Records to process →
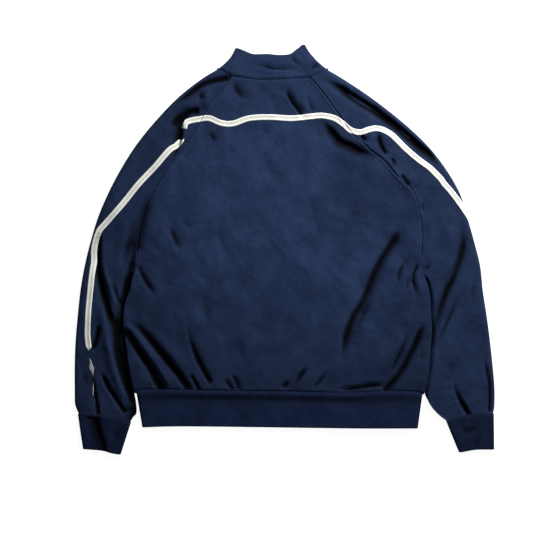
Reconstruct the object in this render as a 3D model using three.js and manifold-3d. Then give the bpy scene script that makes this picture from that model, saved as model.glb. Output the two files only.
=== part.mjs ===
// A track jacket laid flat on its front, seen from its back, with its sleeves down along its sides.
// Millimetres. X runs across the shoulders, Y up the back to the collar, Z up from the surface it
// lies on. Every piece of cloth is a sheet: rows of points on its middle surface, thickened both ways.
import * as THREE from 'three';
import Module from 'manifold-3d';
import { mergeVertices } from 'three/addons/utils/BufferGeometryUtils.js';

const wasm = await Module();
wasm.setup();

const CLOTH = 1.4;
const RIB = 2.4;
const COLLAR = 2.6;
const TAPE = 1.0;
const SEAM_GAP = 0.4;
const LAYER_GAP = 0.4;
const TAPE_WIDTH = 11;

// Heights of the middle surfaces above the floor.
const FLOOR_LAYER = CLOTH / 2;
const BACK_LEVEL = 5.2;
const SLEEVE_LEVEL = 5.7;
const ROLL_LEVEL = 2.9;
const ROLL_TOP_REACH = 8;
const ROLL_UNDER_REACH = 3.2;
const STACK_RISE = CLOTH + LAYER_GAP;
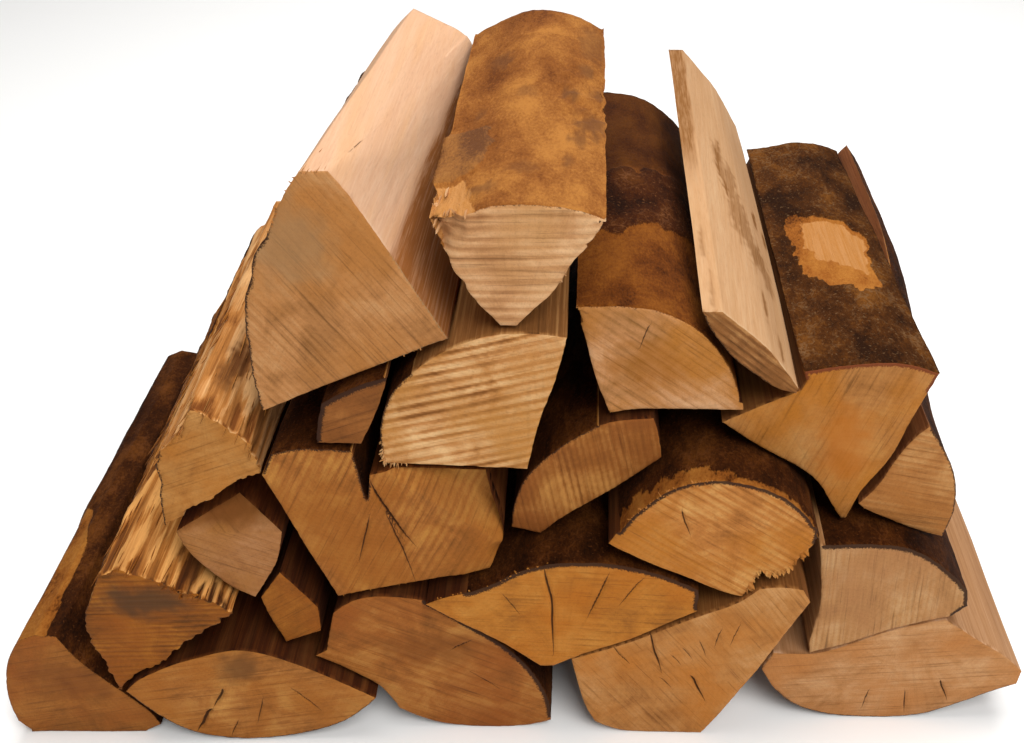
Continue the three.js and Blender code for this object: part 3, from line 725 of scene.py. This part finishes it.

Task goal →
Print the records above verbatim from their first line to the line containing "wasm.setup();", both included, and stop there.

Result of this task →
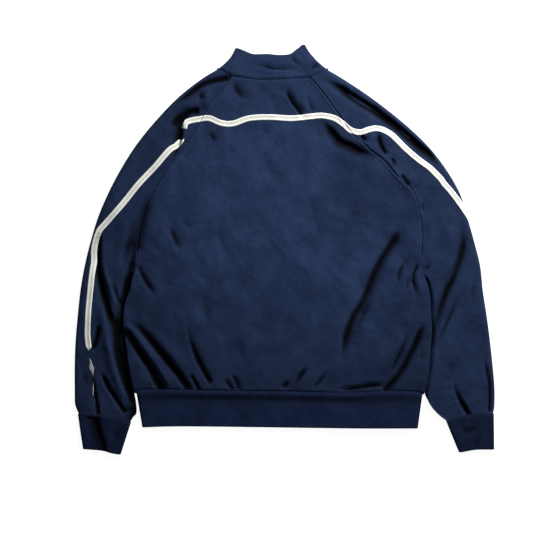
Reconstruct the object in this render as a 3D model using three.js and manifold-3d. Then give the bpy scene script that makes this picture from that model, saved as model.glb. Output the two files only.
=== part.mjs ===
// A track jacket laid flat on its front, seen from its back, with its sleeves down along its sides.
// Millimetres. X runs across the shoulders, Y up the back to the collar, Z up from the surface it
// lies on. Every piece of cloth is a sheet: rows of points on its middle surface, thickened both ways.
import * as THREE from 'three';
import Module from 'manifold-3d';
import { mergeVertices } from 'three/addons/utils/BufferGeometryUtils.js';

const wasm = await Module();
wasm.setup();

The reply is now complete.